/---

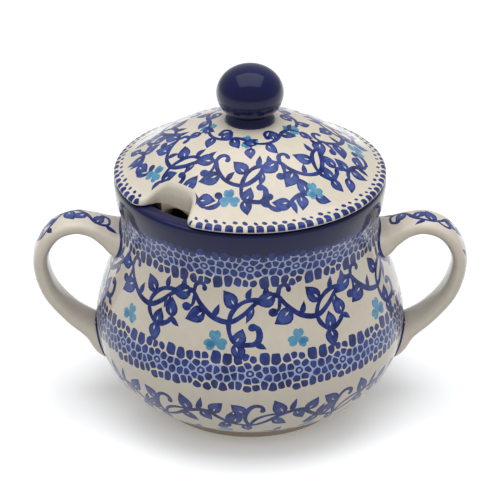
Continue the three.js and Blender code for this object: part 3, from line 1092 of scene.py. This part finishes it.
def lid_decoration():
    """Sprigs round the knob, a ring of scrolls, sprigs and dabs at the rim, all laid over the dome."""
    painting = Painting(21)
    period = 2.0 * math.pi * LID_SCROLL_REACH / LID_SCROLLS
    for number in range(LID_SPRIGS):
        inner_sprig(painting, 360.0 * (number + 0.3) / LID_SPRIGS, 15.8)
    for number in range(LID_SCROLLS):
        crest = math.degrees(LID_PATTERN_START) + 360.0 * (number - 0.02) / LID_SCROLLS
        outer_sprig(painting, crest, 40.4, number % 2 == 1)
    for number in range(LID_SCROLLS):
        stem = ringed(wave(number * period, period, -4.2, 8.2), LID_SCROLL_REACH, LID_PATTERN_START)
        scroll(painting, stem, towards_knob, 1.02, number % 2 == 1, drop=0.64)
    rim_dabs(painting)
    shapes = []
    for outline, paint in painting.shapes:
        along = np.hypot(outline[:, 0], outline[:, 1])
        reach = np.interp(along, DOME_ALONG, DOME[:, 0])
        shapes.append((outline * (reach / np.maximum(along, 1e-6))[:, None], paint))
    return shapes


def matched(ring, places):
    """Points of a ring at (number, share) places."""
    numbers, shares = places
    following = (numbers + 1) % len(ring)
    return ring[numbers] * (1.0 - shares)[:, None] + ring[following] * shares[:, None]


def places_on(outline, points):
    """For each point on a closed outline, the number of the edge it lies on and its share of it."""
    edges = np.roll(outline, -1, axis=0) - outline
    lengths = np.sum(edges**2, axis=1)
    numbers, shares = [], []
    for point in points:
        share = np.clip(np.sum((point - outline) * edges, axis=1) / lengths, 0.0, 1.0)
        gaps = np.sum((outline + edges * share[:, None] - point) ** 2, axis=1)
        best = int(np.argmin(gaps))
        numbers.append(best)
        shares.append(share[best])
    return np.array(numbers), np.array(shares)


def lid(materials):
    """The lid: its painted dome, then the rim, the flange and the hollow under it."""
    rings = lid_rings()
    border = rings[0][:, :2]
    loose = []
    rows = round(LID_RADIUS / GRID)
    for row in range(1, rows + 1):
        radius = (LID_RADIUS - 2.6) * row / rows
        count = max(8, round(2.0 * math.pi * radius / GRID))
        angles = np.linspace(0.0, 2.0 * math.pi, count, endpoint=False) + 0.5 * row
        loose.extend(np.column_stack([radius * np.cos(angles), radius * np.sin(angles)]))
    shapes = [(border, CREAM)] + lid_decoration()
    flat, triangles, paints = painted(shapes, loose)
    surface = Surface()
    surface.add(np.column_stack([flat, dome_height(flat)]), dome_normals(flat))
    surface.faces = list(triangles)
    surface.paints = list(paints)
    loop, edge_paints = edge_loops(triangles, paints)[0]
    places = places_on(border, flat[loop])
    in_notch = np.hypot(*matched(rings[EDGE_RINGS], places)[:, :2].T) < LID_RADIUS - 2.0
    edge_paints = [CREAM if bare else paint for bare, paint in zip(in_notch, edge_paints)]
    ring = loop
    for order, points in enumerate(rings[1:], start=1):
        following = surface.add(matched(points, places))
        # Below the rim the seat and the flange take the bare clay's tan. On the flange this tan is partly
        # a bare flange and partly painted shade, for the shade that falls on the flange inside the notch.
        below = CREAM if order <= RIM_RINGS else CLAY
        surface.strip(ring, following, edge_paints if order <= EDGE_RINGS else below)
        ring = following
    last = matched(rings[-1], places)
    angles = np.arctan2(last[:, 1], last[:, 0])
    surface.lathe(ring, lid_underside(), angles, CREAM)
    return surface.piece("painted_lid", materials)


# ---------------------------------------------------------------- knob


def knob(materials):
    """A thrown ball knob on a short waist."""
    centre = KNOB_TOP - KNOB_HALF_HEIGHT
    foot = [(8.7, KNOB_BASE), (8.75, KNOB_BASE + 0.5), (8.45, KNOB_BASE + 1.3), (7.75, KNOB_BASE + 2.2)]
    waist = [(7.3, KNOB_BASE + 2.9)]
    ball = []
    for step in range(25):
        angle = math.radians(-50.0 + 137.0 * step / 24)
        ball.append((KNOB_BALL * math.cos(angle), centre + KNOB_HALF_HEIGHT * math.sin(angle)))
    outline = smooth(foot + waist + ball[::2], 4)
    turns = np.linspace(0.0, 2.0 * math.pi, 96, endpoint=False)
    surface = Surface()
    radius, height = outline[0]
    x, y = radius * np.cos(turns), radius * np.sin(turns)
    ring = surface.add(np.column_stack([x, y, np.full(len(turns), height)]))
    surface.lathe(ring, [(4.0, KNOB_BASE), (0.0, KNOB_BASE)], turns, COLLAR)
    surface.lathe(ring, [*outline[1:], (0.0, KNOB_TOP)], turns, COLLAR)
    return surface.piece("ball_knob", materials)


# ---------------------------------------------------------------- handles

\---

Exercise:
Print the whole listing again, exactly.

Written reply:
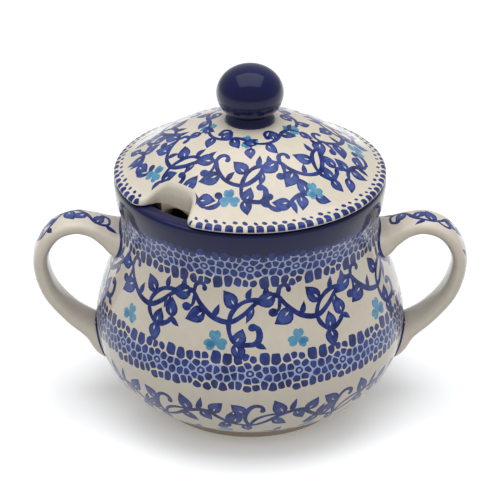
Continue the three.js and Blender code for this object: part 3, from line 1092 of scene.py. This part finishes it.
def lid_decoration():
    """Sprigs round the knob, a ring of scrolls, sprigs and dabs at the rim, all laid over the dome."""
    painting = Painting(21)
    period = 2.0 * math.pi * LID_SCROLL_REACH / LID_SCROLLS
    for number in range(LID_SPRIGS):
        inner_sprig(painting, 360.0 * (number + 0.3) / LID_SPRIGS, 15.8)
    for number in range(LID_SCROLLS):
        crest = math.degrees(LID_PATTERN_START) + 360.0 * (number - 0.02) / LID_SCROLLS
        outer_sprig(painting, crest, 40.4, number % 2 == 1)
    for number in range(LID_SCROLLS):
        stem = ringed(wave(number * period, period, -4.2, 8.2), LID_SCROLL_REACH, LID_PATTERN_START)
        scroll(painting, stem, towards_knob, 1.02, number % 2 == 1, drop=0.64)
    rim_dabs(painting)
    shapes = []
    for outline, paint in painting.shapes:
        along = np.hypot(outline[:, 0], outline[:, 1])
        reach = np.interp(along, DOME_ALONG, DOME[:, 0])
        shapes.append((outline * (reach / np.maximum(along, 1e-6))[:, None], paint))
    return shapes


def matched(ring, places):
    """Points of a ring at (number, share) places."""
    numbers, shares = places
    following = (numbers + 1) % len(ring)
    return ring[numbers] * (1.0 - shares)[:, None] + ring[following] * shares[:, None]


def places_on(outline, points):
    """For each point on a closed outline, the number of the edge it lies on and its share of it."""
    edges = np.roll(outline, -1, axis=0) - outline
    lengths = np.sum(edges**2, axis=1)
    numbers, shares = [], []
    for point in points:
        share = np.clip(np.sum((point - outline) * edges, axis=1) / lengths, 0.0, 1.0)
        gaps = np.sum((outline + edges * share[:, None] - point) ** 2, axis=1)
        best = int(np.argmin(gaps))
        numbers.append(best)
        shares.append(share[best])
    return np.array(numbers), np.array(shares)


def lid(materials):
    """The lid: its painted dome, then the rim, the flange and the hollow under it."""
    rings = lid_rings()
    border = rings[0][:, :2]
    loose = []
    rows = round(LID_RADIUS / GRID)
    for row in range(1, rows + 1):
        radius = (LID_RADIUS - 2.6) * row / rows
        count = max(8, round(2.0 * math.pi * radius / GRID))
        angles = np.linspace(0.0, 2.0 * math.pi, count, endpoint=False) + 0.5 * row
        loose.extend(np.column_stack([radius * np.cos(angles), radius * np.sin(angles)]))
    shapes = [(border, CREAM)] + lid_decoration()
    flat, triangles, paints = painted(shapes, loose)
    surface = Surface()
    surface.add(np.column_stack([flat, dome_height(flat)]), dome_normals(flat))
    surface.faces = list(triangles)
    surface.paints = list(paints)
    loop, edge_paints = edge_loops(triangles, paints)[0]
    places = places_on(border, flat[loop])
    in_notch = np.hypot(*matched(rings[EDGE_RINGS], places)[:, :2].T) < LID_RADIUS - 2.0
    edge_paints = [CREAM if bare else paint for bare, paint in zip(in_notch, edge_paints)]
    ring = loop
    for order, points in enumerate(rings[1:], start=1):
        following = surface.add(matched(points, places))
        # Below the rim the seat and the flange take the bare clay's tan. On the flange this tan is partly
        # a bare flange and partly painted shade, for the shade that falls on the flange inside the notch.
        below = CREAM if order <= RIM_RINGS else CLAY
        surface.strip(ring, following, edge_paints if order <= EDGE_RINGS else below)
        ring = following
    last = matched(rings[-1], places)
    angles = np.arctan2(last[:, 1], last[:, 0])
    surface.lathe(ring, lid_underside(), angles, CREAM)
    return surface.piece("painted_lid", materials)


# ---------------------------------------------------------------- knob


def knob(materials):
    """A thrown ball knob on a short waist."""
    centre = KNOB_TOP - KNOB_HALF_HEIGHT
    foot = [(8.7, KNOB_BASE), (8.75, KNOB_BASE + 0.5), (8.45, KNOB_BASE + 1.3), (7.75, KNOB_BASE + 2.2)]
    waist = [(7.3, KNOB_BASE + 2.9)]
    ball = []
    for step in range(25):
        angle = math.radians(-50.0 + 137.0 * step / 24)
        ball.append((KNOB_BALL * math.cos(angle), centre + KNOB_HALF_HEIGHT * math.sin(angle)))
    outline = smooth(foot + waist + ball[::2], 4)
    turns = np.linspace(0.0, 2.0 * math.pi, 96, endpoint=False)
    surface = Surface()
    radius, height = outline[0]
    x, y = radius * np.cos(turns), radius * np.sin(turns)
    ring = surface.add(np.column_stack([x, y, np.full(len(turns), height)]))
    surface.lathe(ring, [(4.0, KNOB_BASE), (0.0, KNOB_BASE)], turns, COLLAR)
    surface.lathe(ring, [*outline[1:], (0.0, KNOB_TOP)], turns, COLLAR)
    return surface.piece("ball_knob", materials)


# ---------------------------------------------------------------- handles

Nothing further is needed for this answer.